Eric J. Boswell (born May 31, 1945) is an American diplomat who served as the Assistant Secretary of State for Diplomatic Security from 2008 to 2012. He previously served in the same post from 1996 to 1998.

==Biography==

===Early life===
Eric J. Boswell was born in Naples, Italy on May 31, 1945. From 1968 to 1969, he served in the United States Army. He was educated at Stanford University, graduating with a Bachelor of Arts in 1970.

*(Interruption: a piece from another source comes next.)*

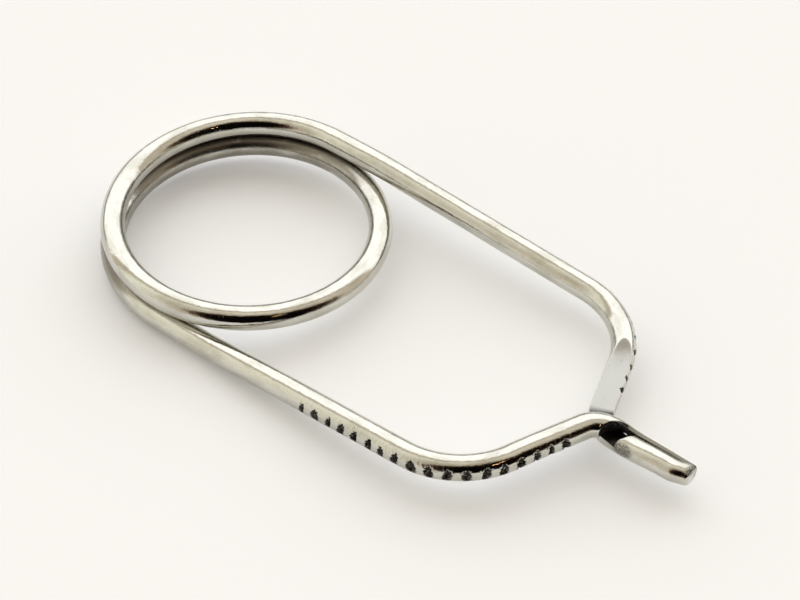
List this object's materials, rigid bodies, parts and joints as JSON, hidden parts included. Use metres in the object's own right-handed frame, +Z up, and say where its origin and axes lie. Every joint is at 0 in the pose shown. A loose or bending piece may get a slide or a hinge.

Boswell joined the United States Foreign Service in 1972. As a Foreign Service Officer, he was posted to Dakar, Senegal 1973-74 and Quebec City 1977–80. He spent 1980–83 in Washington, D.C. working on Near Eastern assignments for the Bureau of Personnel of the United States Department of State. From 1983 to 1985, he was Deputy Executive Director of the Bureau of European and Canadian Affairs. He then returned to the field and was posted in Amman 1985-87 and in Ottawa 1987–90. From 1990 to 1992, he was executive director of the Bureau of Near East and South Asian Affairs. From 1992 to 1993, he was Executive Assistant to the Under Secretary of State for Management.

===Political career===
In September 1992, President of the United States George H. W. Bush nominated Boswell as Director of the Office of Foreign Missions and he became Director, with the rank of Ambassador, in May 1993. President Bill Clinton then nominated Boswell as Assistant Secretary of State for Diplomatic Security and Boswell held this office from January 5, 1996, until January 31, 1998.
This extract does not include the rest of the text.